Parents who reported more public stigma (e.g., beliefs that the public devalues children with mental illness and has negative perceptions about depression) and self-stigma (e.g., held stigmatizing beliefs about depression, childhood mental illness, and children using psychiatric meds) were more likely to report more negative attitudes about seeking services. However, parents who noted more negative attitudes about children using psychiatric medication (p = .20) and who believed the public stigmatized children with mental illness (p = .29) were more likely to report that they would seek treatment for their children if needed.

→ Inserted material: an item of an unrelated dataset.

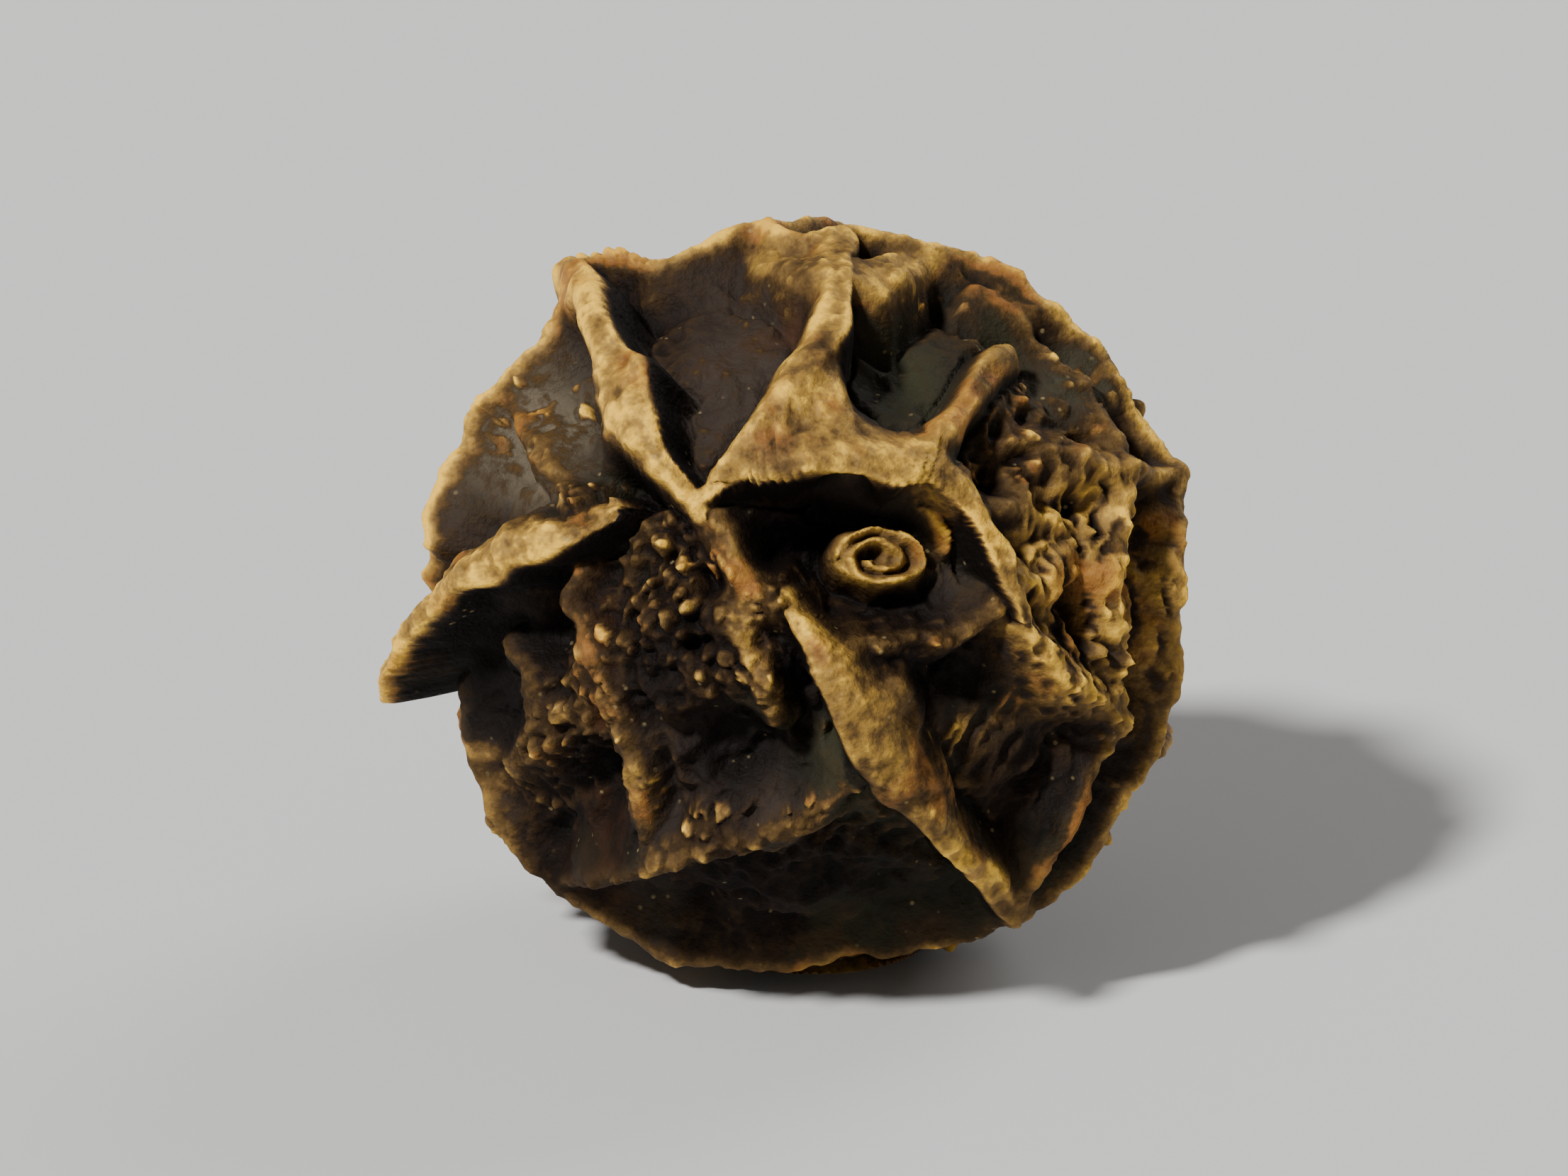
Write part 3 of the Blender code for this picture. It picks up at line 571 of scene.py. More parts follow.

It is possible that, irrespective of parents’ views towards mental health services, if a parent believes their child is suffering from a highly stigmatized mental illness, they will be more likely to want to address their child’s mental illness with treatment.
Lastly, psychoeducational content significantly impacted attitudes and beliefs about seeking treatment. Parents who received general psychoeducation demonstrated a significant increase in positive attitudes about mental health services compared to parents who received depression-specific information (an interaction effect; p = .001). Interestingly, in both conditions, parents reported lower intentions to seek treatment after having read any psychoeducational material (p = .027). Yet, parents' concerns about being stigmatized if they sought treatment were also reduced (p = .007). Implications for studying stigma subtypes will be discussed, in addition to implications for how our field presents psychoeducation materials – and how this may unintentionally increase stigmatizing beliefs and barriers to care. This is especially important as we grapple with the differential impact of stigma may have for groups of people who have faced systemic oppression, and the additional barriers to care faced by youth with minoritized backgrounds.